# Men in Knitwear Calander....mmmmmm...



## hercsmama (Jan 15, 2004)

http://www.stitchseekers.com/men-in-knitwear.html

Not bad, not bad at all..
Wonder which month has FR in it????:goodjob:


----------



## Miz Mary (Feb 15, 2003)

HAVE MERCY !!! What a beautiful calendar ! THANKS for sharing !!!


----------



## SvenskaFlicka (Nov 2, 2011)

February makes me snicker.


----------



## Maura (Jun 6, 2004)

SLobber slobber


----------



## Kasota (Nov 25, 2013)

> Wonder which month has FR in it????


Pictures. 

We need pictures!!!


----------



## hotzcatz (Oct 16, 2007)

So should we dress up the men we have and make our own calendar? There wasn't much knit stuff in there, was there?


----------



## SvenskaFlicka (Nov 2, 2011)

I think so, hotzcatz! Here's my contribution!


----------



## Kris in MI (May 30, 2002)

hotzcatz said:


> So should we dress up the men we have and make our own calendar? There wasn't much knit stuff in there, was there?

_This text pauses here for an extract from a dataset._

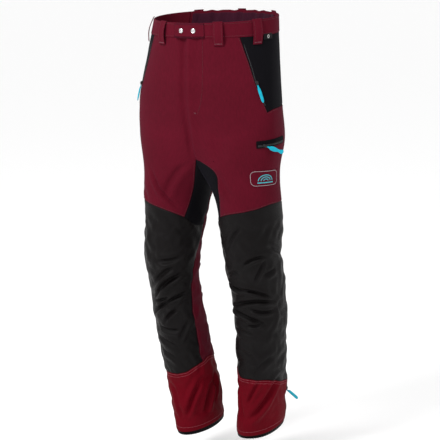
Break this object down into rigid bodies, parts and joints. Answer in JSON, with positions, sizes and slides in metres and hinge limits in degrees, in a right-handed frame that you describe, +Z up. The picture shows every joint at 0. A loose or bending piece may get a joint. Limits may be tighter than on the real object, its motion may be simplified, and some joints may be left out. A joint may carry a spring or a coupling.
{
  "type": "saw protection trousers",
  "caption": "Forestry work trousers with saw protection: burgundy shell, black knee and hip panels, crimson cuffs, teal zip pulls, shown as worn.",
  "frame": {"origin": "centre of the waist opening, halfway down the waistband at the side", "axes": "+Z up, front of the garment towards -Y, wearer's left towards +X"},
  "size_m": [0.4201, 0.3197, 1.1104],
  "materials": {
    "burgundy_softshell": "matt woven stretch",
    "crimson_cuff": "matt coated weave",
    "black_stretch": "matt stretch weave",
    "black_ripstop": "matt ripstop weave",
    "protection_fibre": "loose knitted fibre",
    "pocket_mesh": "knitted mesh",
    "elastic": "ribbed elastic",
    "snap_steel": "polished",
    "label_weave": "satin weave",
    "patch_print": "printed outline",
    "zip_nylon": "nylon coil",
    "slider_metal": "dark lacquer",
    "teal_rubber": "matt moulded"
  },
  "bodies": {
    "garment": {"front_panel_left": "burgundy_softshell", "hip_panel_left": "black_stretch", "seat_panel_left": "burgundy_softshell", "crotch_gusset_left": "black_stretch", "knee_panel_left": "black_ripstop", "back_leg_left": "burgundy_softshell", "cuff_left": "crimson_cuff", "hem_gaiter_left": "black_stretch", "saw_pad_left": "protection_fibre", "hand_pocket_bag_left": "pocket_mesh", "front_panel_right": "burgundy_softshell", "hip_panel_right": "black_stretch", "seat_panel_right": "burgundy_softshell", "crotch_gusset_right": "black_stretch", "knee_panel_right": "black_ripstop", "back_leg_right": "burgundy_softshell", "cuff_right": "crimson_cuff", "hem_gaiter_right": "black_stretch", "saw_pad_right": "protection_fibre", "hand_pocket_bag_right": "pocket_mesh", "thigh_pocket_bag": "pocket_mesh", "waistband_left": "burgundy_softshell", "waistband_right": "burgundy_softshell", "waistband_back": "burgundy_softshell", "fly_shield": "burgundy_softshell", "waist_elastic": "elastic", "snap_stud_1": "snap_steel", "snap_stud_2": "snap_steel", "belt_loop_front_left": "burgundy_softshell", "belt_loop_side_left": "burgundy_softshell", "belt_loop_back_left": "burgundy_softshell", "belt_loop_front_right": "burgundy_softshell", "belt_loop_side_right": "burgundy_softshell", "belt_loop_back_right": "burgundy_softshell", "belt_loop_centre_back": "burgundy_softshell", "hip_label": "label_weave", "leg_patch": "patch_print", "hand_zip_left": "zip_nylon", "ankle_zip_left": "zip_nylon", "hand_zip_right": "zip_nylon", "ankle_zip_right": "zip_nylon", "thigh_welt": "black_stretch", "thigh_zip": "zip_nylon", "fly_zip": "zip_nylon"},
    "waist_tab": {"waist_tab": "burgundy_softshell", "snap_cap_1": "snap_steel", "snap_cap_2": "snap_steel"},
    "fly_runner": {"fly_slider": "slider_metal", "fly_pull": "slider_metal"},
    "hand_runner_left": {"hand_left_slider": "slider_metal"},
    "hand_tag_left": {"hand_left_pull": "teal_rubber"},
    "hand_runner_right": {"hand_right_slider": "slider_metal"},
    "hand_tag_right": {"hand_right_pull": "teal_rubber"},
    "thigh_runner": {"thigh_slider": "slider_metal"},
    "thigh_tag": {"thigh_pull": "teal_rubber"},
    "ankle_runner_left": {"ankle_left_slider": "slider_metal"},
    "ankle_tag_left": {"ankle_left_pull": "teal_rubber"},
    "ankle_runner_right": {"ankle_right_slider": "slider_metal"},
    "ankle_tag_right": {"ankle_right_pull": "teal_rubber"}
  },
  "joints": [
    {"name": "waist_tab_open", "type": "hinge", "parent": "garment", "child": "waist_tab", "pos_m": [0.0475, -0.121, -0.012], "axis": [0, 0, 1], "range_deg": [0, 80]},
    {"name": "fly_run", "type": "slide", "parent": "garment", "child": "fly_runner", "axis": [0, 0, -1], "range_m": [0, 0.12]},
    {"name": "hand_run_left", "type": "slide", "parent": "garment", "child": "hand_runner_left", "axis": [0.3466, 0.0692, -0.9355], "range_m": [-0.07, 0.04]},
    {"name": "hand_tag_swing_left", "type": "hinge", "parent": "hand_runner_left", "child": "hand_tag_left", "pos_m": [0.17524, -0.0776, -0.14106], "axis": [-0.6896, -0.6645, -0.2878], "range_deg": [0, 110]},
    {"name": "hand_run_right", "type": "slide", "parent": "garment", "child": "hand_runner_right", "axis": [-0.3698, 0.1368, -0.919], "range_m": [-0.07, 0.03]},
    {"name": "hand_tag_swing_right", "type": "hinge", "parent": "hand_runner_right", "child": "hand_tag_right", "pos_m": [-0.18064, -0.07577, -0.15507], "axis": [-0.6676, 0.6846, 0.2927], "range_deg": [0, 110]},
    {"name": "thigh_run", "type": "hinge", "parent": "garment", "child": "thigh_runner", "pos_m": [0.15194, -0.02609, -0.28554], "axis": [-0.0871, -0.0898, 0.9921], "range_deg": [0, 60]},
    {"name": "thigh_tag_swing", "type": "hinge", "parent": "thigh_runner", "child": "thigh_tag", "pos_m": [0.19295, -0.06009, -0.28849], "axis": [-0.3331, -0.1597, -0.9293], "range_deg": [0, 110]},
    {"name": "ankle_run_left", "type": "slide", "parent": "garment", "child": "ankle_runner_left", "axis": [-0.1157, 0.1631, -0.9798], "range_m": [0, 0.07]},
    {"name": "ankle_tag_swing_left", "type": "hinge", "parent": "ankle_runner_left", "child": "ankle_tag_left", "pos_m": [0.13055, 0.14308, -0.96715], "axis": [0.4306, -0.8781, -0.2084], "range_deg": [-45, 60]},
    {"name": "ankle_run_right", "type": "slide", "parent": "garment", "child": "ankle_runner_right", "axis": [0.1157, 0.1631, -0.9798], "range_m": [0, 0.07]},
    {"name": "ankle_tag_swing_right", "type": "hinge", "parent": "ankle_runner_right", "child": "ankle_tag_right", "pos_m": [-0.13055, 0.07508, -0.96715], "axis": [0.4306, 0.8781, 0.2084], "range_deg": [-45, 60]}
  ]
}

I can try to get my dh to pose with his 'camo' knit beanie I made him, but I kinda doubt it would be calendar worthy--especially since it would be shoulders and up that he'd let me get a picture of. With a hat on, that's pretty much all beard, nose, and hat!


----------



## Marchwind (May 10, 2002)

SvenskaFlicka I want to see Philip in the socks you made for him! he has beautiful legs . I really like that picture of him in his sweater but you have so many good ones of him. I bet you could make your own calendar.


----------



## SvenskaFlicka (Nov 2, 2011)

Hmmmm... Maybe I _should_ make my own calender...

He does have nice legs!


----------



## Wind in Her Hair (Jul 18, 2002)

hey! and what about my husband's feet!?!?!?! and his neck -and his biggo noggin'?

he has posed for me several times! He's an awesome model!


----------



## hercsmama (Jan 15, 2004)

Count mine in!


----------



## Kasota (Nov 25, 2013)

Alas, my man is all about flannel.

There are some very handsome menfolk in these pictures!


----------